St. Teresa of Avila Catholic Church, 117 Pleasant Home Road, will hold a 9-11 Remembrance Mass at 7 p.m. The service will include patriotic music by an orchestra and the church choirs.
Fleming Baptist Church, 3027 Peach Orchard Road, will be open for prayer from 8:30 a.m. until 1 p.m. and will hold a candlelight service at 7:15 p.m.
Greene Street Presbyterian Church, 1235 Greene St., will play host to a community breakfast and prayer service at 6:30 a.m. To request prayer. Call 733-5255.
Jimmy Page will join the Byrd Family at 7 p.m. at Bible Fellowship Church for a time of remembrance titled God Bless the U.S.A. Bible Fellowship holds services at the Belair Conference Center behind Wingate Inn Hotel on Belair Road.
The House of the Lord Church, 1351 10th St., will hold a candlelight prayer service at 7 p.m.
Gospel Water Branch Baptist Church, 703 Furys Ferry Road in Evans, will have a prayer and praise service at 7 p.m.
New Harvest Fellowship Church of God of Prophecy, 2031 Gardner St., will honor attack victims during a candlelight service at 7 p.m.
Grace Baptist Church, 4798 Hardy-McManus Road in Evans, at 7 p.m. will salute the attack victims and the heroes who worked to rescue them.
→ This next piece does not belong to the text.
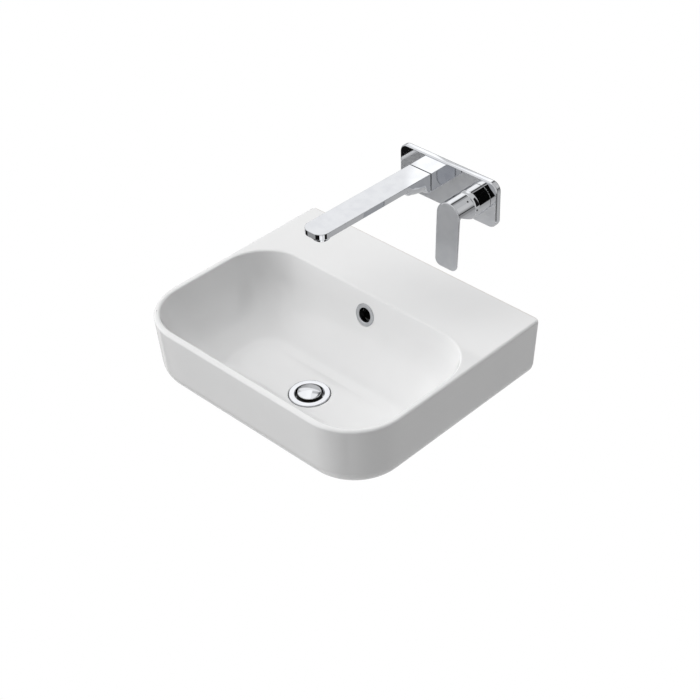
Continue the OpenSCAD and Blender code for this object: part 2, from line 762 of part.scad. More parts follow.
module spout_nut() {
  across = spout_h - 7;
  color("darkgoldenrod") from_wall(spout_x, spout_z) difference() {
    translate([0, 0, pocket_s - spout_nut_t]) cylinder(r = across / 2 / cos(30), h = spout_nut_t, $fn = 6);
    cylinder(r = nipple_r + fit_gap, h = plate_s);
  }
}

module spout_root() {
  color("silver") from_wall(spout_x, spout_z) difference() {
    translate([-spout_w / 2, -spout_h / 2, plate_s]) cube([spout_w, spout_h, spout_seam - plate_s]);
    translate([0, 0, plate_s - 1]) cylinder(r = nipple_r + fit_gap, h = spout_bore_s - plate_s + 1);
    // Socket for the arm's plug end
    translate([0, 0, spout_bore_s - eps]) cylinder(r = nipple_r + 2 + fit_gap, h = spout_seam);
  }
}

plug_end = spout_bore_s + 1;

// Ring in the seam between root block and arm
module spout_seal() {
  color("black") from_wall(spout_x, spout_z) translate([0, 0, spout_seam]) linear_extrude(height = seam_gap)
    difference() {
      square([spout_w - 1.6, spout_h - 1.6], center = true);
      circle(r = nipple_r + 2 + loose_gap);
    }
}

arm_s = spout_seam + seam_gap;
belly_end = arm_s + belly_flat + belly_rise;

// The arm drifts off to the left by this angle
drift_a = atan(spout_drift / (spout_reach - arm_s));
tip_s = spout_reach - aerator_back;

// Depth of the arm, the rounding of its lower edges, its half width and its centre, at a distance from the wall
function arm_depth(s) = let (u = max(0, min(1, (s - arm_s - belly_flat) / belly_rise)))
  arm_t + (spout_h - arm_t) * sqrt(1 - u * u);
function arm_round(s) = let (v = max(0, min(1, (s - arm_s - belly_flat + 3) / 9)))
  min(1 + (belly_r - 1) * v * v * (3 - 2 * v), arm_depth(s) - 2.4,
    1.2 + (belly_r - 1) * max(0, belly_end + 3 - s) / 18);
function arm_half(s) = let (q = max(0, s - spout_reach + tip_r))
  spout_w / 2 - tip_r + sqrt(max(0.04, tip_r * tip_r - q * q));
function arm_x(s) = spout_x - (s - arm_s) * tan(drift_a);
function arm_ring(s) = let (h = arm_half(s), d = arm_depth(s), r = max(0.6, arm_round(s)), e = 0.8) [
  for (p = concat(
    arc_pts([h - e, -e], e, 90, 0, 2), arc_pts([h - r, r - d], r, 0, -90, 7),
    arc_pts([r - h, r - d], r, -90, -180, 7), arc_pts([e - h, -e], e, 180, 90, 2)
  )) [arm_x(s) + p[0], -s, spout_top + p[1]]
];

module spout_arm() {
  stations = concat(
    [arm_s, arm_s + belly_flat - 3, arm_s + belly_flat, arm_s + belly_flat + 3, arm_s + belly_flat + 7],
    [for (u = [0.3, 0.45, 0.6, 0.72, 0.82, 0.9, 0.96, 1]) arm_s + belly_flat + belly_rise * u],
    [belly_end + 4, spout_reach - 60],
    [for (a = [0:15:90]) spout_reach - tip_r + tip_r * sin(a)]
  );
  color("silver") difference() {
    union() {
      loft([for (s = stations) arm_ring(s)]);
      from_wall(spout_x, spout_z) translate([0, 0, plug_end])
        cylinder(r = nipple_r + 2, h = arm_s - plug_end + 1);
    }
    // Waterway from the plug end along the arm to the aerator
    from_wall(spout_x, spout_z) translate([0, 0, plug_end - 1]) cylinder(r = nipple_r - 2, h = belly_flat + 10);
    translate([spout_x, -arm_s, spout_top - arm_t / 2 - channel_h / 2]) rotate([0, 0, -drift_a])
      translate([-channel_w / 2, arm_s - tip_s, 0]) cube([channel_w, tip_s - arm_s - channel_wall, channel_h]);
    translate([spout_x - (nipple_r - 2), -(plug_end + belly_flat + 9), spout_z])
      cube([2 * nipple_r - 4, 8, spout_top - arm_t / 2 - spout_z]);
    translate([arm_x(tip_s), -tip_s, spout_top - arm_t - 1]) cylinder(r = aerator_r - 1, h = arm_t / 2 + 1);
    // Tapped hole for the grub screw that holds the arm
    translate([spout_x, -(arm_s + 6), spout_z - spout_h / 2 - 1]) cylinder(r = 2 + fit_gap, h = 7);
  }
}

module spout_grub_screw() {
  color("gray") translate([spout_x, -(arm_s + 6), spout_z - spout_h / 2 + 0.6]) difference() {
    cylinder(r = 2, h = 4.6);
    translate([0, 0, -1]) cylinder(r = 1.1, h = 3, $fn = 6);
  }
}

// Ring that screws into the underside of the arm's tip
module aerator_ring() {
  color("silver") translate([arm_x(tip_s), -tip_s, spout_top - arm_t]) {
    tube(aerator_r - 1 - fit_gap, aerator_r - 2.6, 0, arm_t / 2 - 1);
    tube(aerator_r, aerator_r - 2.6, -aerator_drop, 0);
  }
}

module aerator_insert() {
  color("whitesmoke") translate([arm_x(tip_s), -tip_s, spout_top - arm_t]) difference() {
    translate([0, 0, -aerator_drop + 1]) cylinder(r = aerator_r - 2.6 - fit_gap, h = aerator_drop + arm_t / 2 - 2);
    for (a = [0:60:300]) {
      rotate([0, 0, a]) translate([4.6, 0, -aerator_drop]) cylinder(r = 1.2, h = aerator_drop + arm_t);
    }
    translate([0, 0, -aerator_drop]) cylinder(r = 1.4, h = aerator_drop + arm_t);
  }
}

sleeve_in = neck_out + fit_gap;

module mixer_collar() {
  color("silver") from_wall(mixer_x, mixer_z) tube(mixer_r, sleeve_in, plate_s, collar_end - 0.3);
}

// Cover over the cartridge's neck, with a rounded front that the lever's hub tilts over
module mixer_sleeve() {
  tail_s = sleeve_end - nose_l;
  nose = [for (k = [0:8]) let (a = 90 * k / 8)
    [nose_r + (mixer_r - nose_r) * cos(a), tail_s + nose_l * sin(a)]];
  color("silver") from_wall(mixer_x, mixer_z) rotate_extrude() polygon(concat(
    [[sleeve_in, collar_end]], [[mixer_r, collar_end]], nose,
    [[nose_hole_r, sleeve_end], [nose_hole_r, sleeve_end - 1.6], [nose_r - 1, sleeve_end - 1.6],
     [sleeve_in - 1.4, tail_s + 1.2], [sleeve_in, tail_s - 1.5]]
  ));
}

body_end = sleeve_end - 8;
disc_s = cartridge_start + 12;
carrier_s = disc_s + 2 * disc_t + loose_gap + 0.1;
carrier_end = body_end + 1;

module cartridge_body() {
  color("whitesmoke") from_wall(mixer_x, mixer_z) difference() {
    union() {
      translate([0, 0, cartridge_start]) cylinder(r = cartridge_r, h = neck_end - 5 - cartridge_start);
      translate([0, 0, neck_end - 5 - eps]) cylinder(r = cartridge_r - 2.5, h = body_end - neck_end + 5 + eps);
    }
    translate([0, 0, disc_s]) cylinder(r = carrier_r + fit_gap, h = 60);
    // Hot, cold and mixed water ports
    for (a = [90, 210, 330]) {
      rotate([0, 0, a]) translate([port_c, 0, cartridge_start - 1]) cylinder(r = port_r, h = 20);
    }
  }
}

module cartridge_nut() {
  color("darkgoldenrod") from_wall(mixer_x, mixer_z)
    tube(neck_in - fit_gap, cartridge_r - 2.5 + fit_gap, neck_end - 5, neck_end + 1.5);
}

module fixed_disc() {
  color("ivory") from_wall(mixer_x, mixer_z) translate([0, 0, disc_s]) difference() {
    cylinder(r = carrier_r - 0.2, h = disc_t);
    for (a = [90, 210, 330]) {
      rotate([0, 0, a]) translate([port_c, 0, -1]) cylinder(r = port_r - 0.2, h = disc_t + 2);
    }
  }
}

module moving_disc() {
  color("ivory") from_wall(mixer_x, mixer_z) translate([0, 0, disc_s + disc_t + loose_gap]) difference() {
    cylinder(r = carrier_r - loose_gap, h = disc_t);
    translate([0, 0, -1]) cylinder(r = 5, h = 2.5);
  }
}

// Round carrier that turns in the cartridge, with a slot for the tilting spindle
module cartridge_carrier() {
  slot_w = spindle_w + 2 * loose_gap;
  color("gray") from_wall(mixer_x, mixer_z) difference() {
    translate([0, 0, carrier_s]) cylinder(r = carrier_r, h = carrier_end - carrier_s);
    translate([-slot_w / 2, -carrier_r - 1, carrier_s + 5]) cube([slot_w, 2 * carrier_r + 2, 60]);
    translate([-carrier_r - 1, 0, pivot_s]) rotate([0, 90, 0])
      cylinder(r = pin_r + fit_gap, h = 2 * carrier_r + 2);
  }
}

module tilt_pin() {
  color("lightgray") from_wall(mixer_x, mixer_z) translate([-carrier_r + 0.4, 0, pivot_s])
    rotate([0, 90, 0]) cylinder(r = pin_r, h = 2 * carrier_r - 0.8);
}

hub_s = sleeve_end + hub_gap;
blade_back = hub_end - blade_t;
blade_inset = 0.3;
spindle_end = hub_s + socket_l - 0.6;
spindle_h = 7;

module spindle() {
  color("lightgray") from_wall(mixer_x, mixer_z) difference() {
    translate([-spindle_w / 2, -spindle_h / 2, pivot_s - 5]) cube([spindle_w, spindle_h, spindle_end - pivot_s + 5]);
    translate([-spindle_w, 0, pivot_s]) rotate([0, 90, 0]) cylinder(r = pin_r + fit_gap, h = 2 * spindle_w);
  }
}

// Outline of the blade below the hub: nearly straight sides and two round lower corners
module blade_outline() {
  c = [blade_w / 2 - blade_r, -blade_l + blade_r];
  top_r = mixer_r - blade_inset;
  side_a = atan2(c[1], c[0]) + acos((top_r - blade_r) / norm(c));
  n = [cos(side_a), sin(side_a)];
  half = [top_r * n, c + blade_r * n, [c[0], -blade_l]];
  polygon(concat(half, [for (k = [2:-1:0]) [-half[k][0], half[k][1]]]));
  for (side = [-1, 1]) {
    translate([side * c[0], c[1]]) circle(r = blade_r);
  }
}

// Local +Z runs out of the hub along the grub screw
module at_hub_screw() {
  translate([0, 0, hub_s + hub_screw_s]) rotate([0, 0, hub_screw_a]) rotate([0, 90, 0]) children();
}

rise_a = atan(hub_rise / (blade_back - hub_s));

// Space below the hub's rising underside, raised by lift
module below_hub(lift) {
  over = 3 * mixer_r;
  translate([0, lift - hub_foot, hub_s]) rotate([-rise_a, 0, 0]) translate([-over / 2, -over, -over / 4])
    cube([over, over, 2 * over]);
}

// Half space in front of the blade's leaning plane, moved back by depth
module before_blade(depth) {
  over = 4 * blade_l;
  translate([0, 0, hub_end]) rotate([-blade_lean, 0, 0]) translate([-over / 2, -over / 2, -depth])
    cube([over, over, over / 2]);
}

module lever_handle() {
  socket_w = spindle_w + 2 * fit_gap;
  socket_h = spindle_h + 2 * fit_gap;
  color("silver") from_wall(mixer_x, mixer_z) difference() {
    union() {
      difference() {
        translate([0, 0, hub_s]) cylinder(r = mixer_r, h = hub_end - hub_s + 3);
        difference() {
          below_hub(0);
          before_blade(blade_t);
        }
      }
      intersection() {
        translate([0, 0, hub_s]) linear_extrude(height = hub_end - hub_s + 20) blade_outline();
        before_blade(blade_t);
      }
    }
    before_blade(0);
    // Recess that clears the sleeve's rounded front
    difference() {
      translate([0, 0, hub_s - eps]) cylinder(r1 = mixer_r - 2, r2 = hub_hollow_r, h = hub_hollow + eps);
      below_hub(3);
    }
    translate([-socket_w / 2, -socket_h / 2, hub_s]) cube([socket_w, socket_h, socket_l]);
    at_hub_screw() cylinder(r = hub_screw_r + fit_gap, h = 40);
  }
}

module lever_screw() {
  screw_in = norm([spindle_w, spindle_h]) / 2 + 0.3;
  screw_out = mixer_r - 1.2;
  color("dimgray") from_wall(mixer_x, mixer_z) at_hub_screw() difference() {
    translate([0, 0, screw_in]) cylinder(r = hub_screw_r, h = screw_out - screw_in);
    translate([0, 0, screw_out - 2]) cylinder(r = hub_screw_r * 0.55, h = 3, $fn = 6);
  }
}

basin_body();
basin_back();
overflow_ring();
overflow_sleeve();
waste_flange();
waste_top_seal();
waste_tail();
waste_cone_seal();
waste_nut();
plug_dome();
plug_seal();
plug_stem();
click_cartridge();
wall_bolts();
bolt_sleeves();
bolt_washers();
bolt_nuts();
mixer_body();
plate_gasket();
tap_plate();
spout_nipple();
spout_nut();
spout_root();
spout_seal();
spout_arm();
spout_grub_screw();
aerator_ring();
aerator_insert();
mixer_collar();
mixer_sleeve();
cartridge_body();
cartridge_nut();
fixed_disc();
moving_disc();
cartridge_carrier();
tilt_pin();
spindle();
lever_handle();
lever_screw();
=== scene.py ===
import math
import bmesh
import bpy
from mathutils import Matrix, Vector
from mathutils.bvhtree import BVHTree


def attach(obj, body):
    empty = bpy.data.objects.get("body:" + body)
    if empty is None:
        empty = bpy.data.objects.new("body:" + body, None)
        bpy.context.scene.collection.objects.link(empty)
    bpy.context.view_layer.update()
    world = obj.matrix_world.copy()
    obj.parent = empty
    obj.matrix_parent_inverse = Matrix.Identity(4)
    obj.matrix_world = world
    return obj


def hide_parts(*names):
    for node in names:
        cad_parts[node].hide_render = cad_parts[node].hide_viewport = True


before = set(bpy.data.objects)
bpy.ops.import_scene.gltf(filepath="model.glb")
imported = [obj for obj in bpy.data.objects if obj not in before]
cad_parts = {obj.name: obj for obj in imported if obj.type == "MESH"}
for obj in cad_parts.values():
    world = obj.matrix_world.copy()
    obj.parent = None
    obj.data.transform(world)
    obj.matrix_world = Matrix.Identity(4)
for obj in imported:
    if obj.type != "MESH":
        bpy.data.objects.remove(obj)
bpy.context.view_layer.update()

mm = 0.001
weldDistance = 1e-7  # metres


# drawing in millimetres

def cosD(angle):
    return math.cos(math.radians(angle))


def sinD(angle):
    return math.sin(math.radians(angle))


def tanD(angle):
    return math.tan(math.radians(angle))


def steps(first, last, count):
    return [first + (last - first) * k / count for k in range(count + 1)]


def arc(cx, cy, radius, start, end, count):
    return [(cx + radius * cosD(a), cy + radius * sinD(a)) for a in steps(start, end, count)]


def circle(radius, count):
    return [(radius * cosD(360 * j / count), radius * sinD(360 * j / count)) for j in range(count)]


def at(outline, z):
    return [(x, y, z) for x, y in outline]


def between(p, q, count):
    return [(p[0] + (q[0] - p[0]) * k / (count + 1), p[1] + (q[1] - p[1]) * k / (count + 1))
            for k in range(1, count + 1)]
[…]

The church will honor local public service workers with a multimedia presentation and patriotic music by soloists, mixed ensembles, a quartet and a choir.
Former U.S. Rep. Doug Barnard will speak at The Hill Baptist Church, 2165 Kings Way, at 8:30 a.m. The church will remain open for prayer through a closing service at 6:30 p.m.
In Johnston, S.C., a community service at First Baptist Church will begin at 7 p.m.